Counting Customers Who Have Bought All Selected Products

Market basket analysis is a fairly well understood problem for SSAS – it’s best handled using many-to-many relationships, as shown in the excellent The Many-to-Many Revolution  white paper. However the other week I was asked a question that was an interesting variation on this problem, and which shows up one of the limitations of the many-to-many approach.

Let me show you an example. The following PivotTable on the Adventure Works cube shows the number of distinct customers who bought products in the product category Bikes:

image

The Customer Count measure is a distinct count measure, the Country hierarchy from the Customer dimension is shown on rows, and the slicer here shows the Category hierarchy from the Product dimension. If you select Bikes and Clothing in the slicer, like so:

image

… the measure values are larger because what you’re seeing now is the number of distinct customers who bought products in either the category Bikes or the category Clothing.

But what if you want to see the number of customers who bought Bikes AND Clothing? Well, setting up a many-to-many relationship will give you this (and a lot more useful stuff too) but there are some limitations with this approach:

  • Adding the m2m relationship and the extra measure groups it needs increases processing time
  • You have to select your two product categories from two different (but identical) hierarchies
  • You can only select two product categories – if you want to add a third to your AND filter you need to add a third m2m relationship, and so on. It’s not very flexible.

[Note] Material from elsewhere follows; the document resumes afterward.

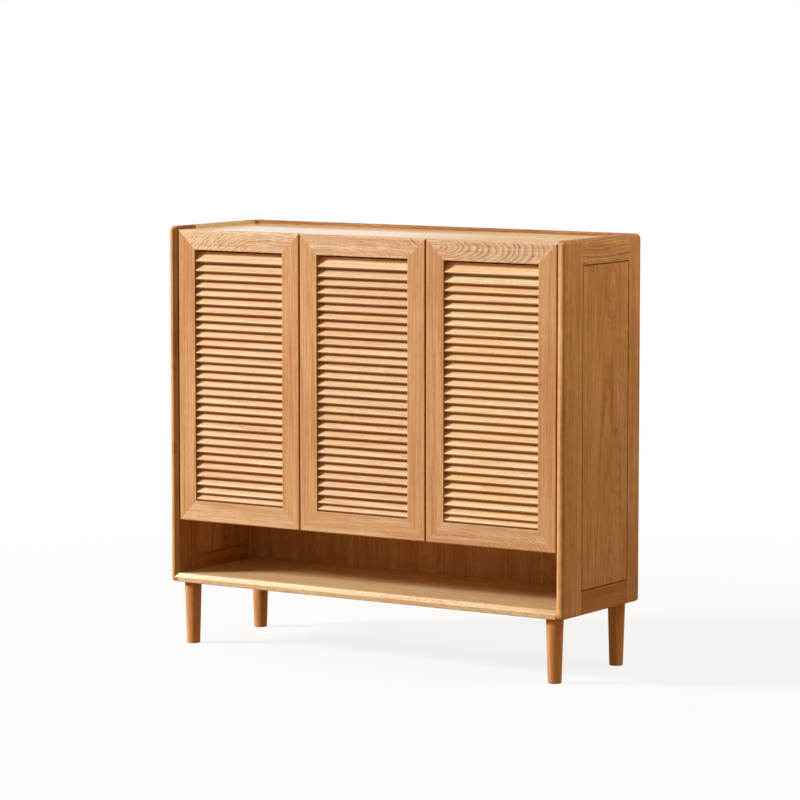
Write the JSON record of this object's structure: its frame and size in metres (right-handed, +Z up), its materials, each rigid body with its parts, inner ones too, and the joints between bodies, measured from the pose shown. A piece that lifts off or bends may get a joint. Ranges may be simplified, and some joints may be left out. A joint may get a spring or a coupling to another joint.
{
  "type": "shoe cabinet",
  "caption": "Oak shoe cabinet with louvred hinged doors over an open shoe niche, framed side panels, adjustable shelves and turned legs.",
  "frame": {"origin": "on the floor, under the middle of the cabinet", "axes": "+Z up; -Y is the front, where the doors are; +X to the right of someone facing the doors"},
  "size_m": [1.1, 0.35, 1.01],
  "materials": {
    "carcass": "satin",
    "panels": "satin",
    "door_frames": "satin",
    "slats": "satin",
    "steel": "zinc plated",
    "pads": "matt"
  },
  "bodies": {
    "carcass": {"left_side_front_stile": "carcass", "left_side_back_stile": "carcass", "left_side_top_rail": "carcass", "left_side_bottom_rail": "carcass", "left_side_panel": "panels", "right_side_front_stile": "carcass", "right_side_back_stile": "carcass", "right_side_top_rail": "carcass", "right_side_bottom_rail": "carcass", "right_side_panel": "panels", "bottom_board": "carcass", "middle_board": "carcass", "top_board": "carcass", "left_partition": "carcass", "right_partition": "carcass", "back_rail": "carcass", "back_panel_left": "panels", "back_panel_right": "panels", "back_batten": "carcass", "front_left_leg": "carcass", "front_right_leg": "carcass", "back_left_leg": "carcass", "back_right_leg": "carcass", "leg_bolts": "steel", "left_shelf_1": "carcass", "left_shelf_2": "carcass", "left_shelf_3": "carcass", "middle_shelf_1": "carcass", "middle_shelf_2": "carcass", "middle_shelf_3": "carcass", "right_shelf_1": "carcass", "right_shelf_2": "carcass", "right_shelf_3": "carcass", "shelf_pins": "steel", "left_door_hinge_arms": "steel", "middle_door_hinge_arms": "steel", "right_door_hinge_arms": "steel"},
    "door_left": {"left_door_bottom_rail": "door_frames", "left_door_top_rail": "door_frames", "left_door_left_stile": "door_frames", "left_door_right_stile": "door_frames", "left_door_slats": "slats", "left_door_hinge_cups": "steel", "left_door_bumpers": "pads"},
    "door_middle": {"middle_door_bottom_rail": "door_frames", "middle_door_top_rail": "door_frames", "middle_door_left_stile": "door_frames", "middle_door_right_stile": "door_frames", "middle_door_slats": "slats", "middle_door_hinge_cups": "steel", "middle_door_bumpers": "pads"},
    "door_right": {"right_door_bottom_rail": "door_frames", "right_door_top_rail": "door_frames", "right_door_left_stile": "door_frames", "right_door_right_stile": "door_frames", "right_door_slats": "slats", "right_door_hinge_cups": "steel", "right_door_bumpers": "pads"}
  },
  "joints": [
    {"name": "left_door_hinge", "type": "hinge", "parent": "carcass", "child": "door_left", "pos_m": [-0.526, -0.169, 0.652], "axis": [0, 0, -1], "range_deg": [0, 95]},
    {"name": "middle_door_hinge", "type": "hinge", "parent": "carcass", "child": "door_middle", "pos_m": [-0.1743, -0.169, 0.652], "axis": [0, 0, -1], "range_deg": [0, 95]},
    {"name": "right_door_hinge", "type": "hinge", "parent": "carcass", "child": "door_right", "pos_m": [0.526, -0.169, 0.652], "axis": [0, 0, 1], "range_deg": [0, 95]}
  ]
}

It is possible to get around these issues with a pure MDX approach, and apply an AND filter that works with however many product categories that the user selects.

The key to understanding how this works is to see how you would write an MDX calculated member that does an AND filter on two product categories:

WITH

MEMBER MEASURES.[Bikes And Clothing] AS

COUNT(

EXISTING 

NONEMPTY(

NONEMPTY(

[Customer].[Customer].[Customer].MEMBERS,

([Measures].[Internet Sales Amount],[Product].[Category].&[3])),

([Measures].[Internet Sales Amount],[Product].[Category].&[1]))

)

SELECT

{MEASURES.[Bikes And Clothing]}

ON 0,

NON EMPTY

[Customer].[Country].[Country].MEMBERS

ON 1

FROM

[Adventure Works]

image

Here I’ve used two nested NonEmpty() functions to filter the set of all customers, first to get the ones that bought Clothing, then to filter these customers again to get the ones that bought Bikes; there’s also an EXISTING there to get only the ones in the current country.

Once again, to add more product categories to the AND filter you need to add more nested NonEmpty() functions… which means you need a way to dynamically generate the code, which of course you can do using StrToSet(). Now normally I avoid using StrToSet() inside MDX calculations because it can cause serious performance problems but in this case it’s the best choice.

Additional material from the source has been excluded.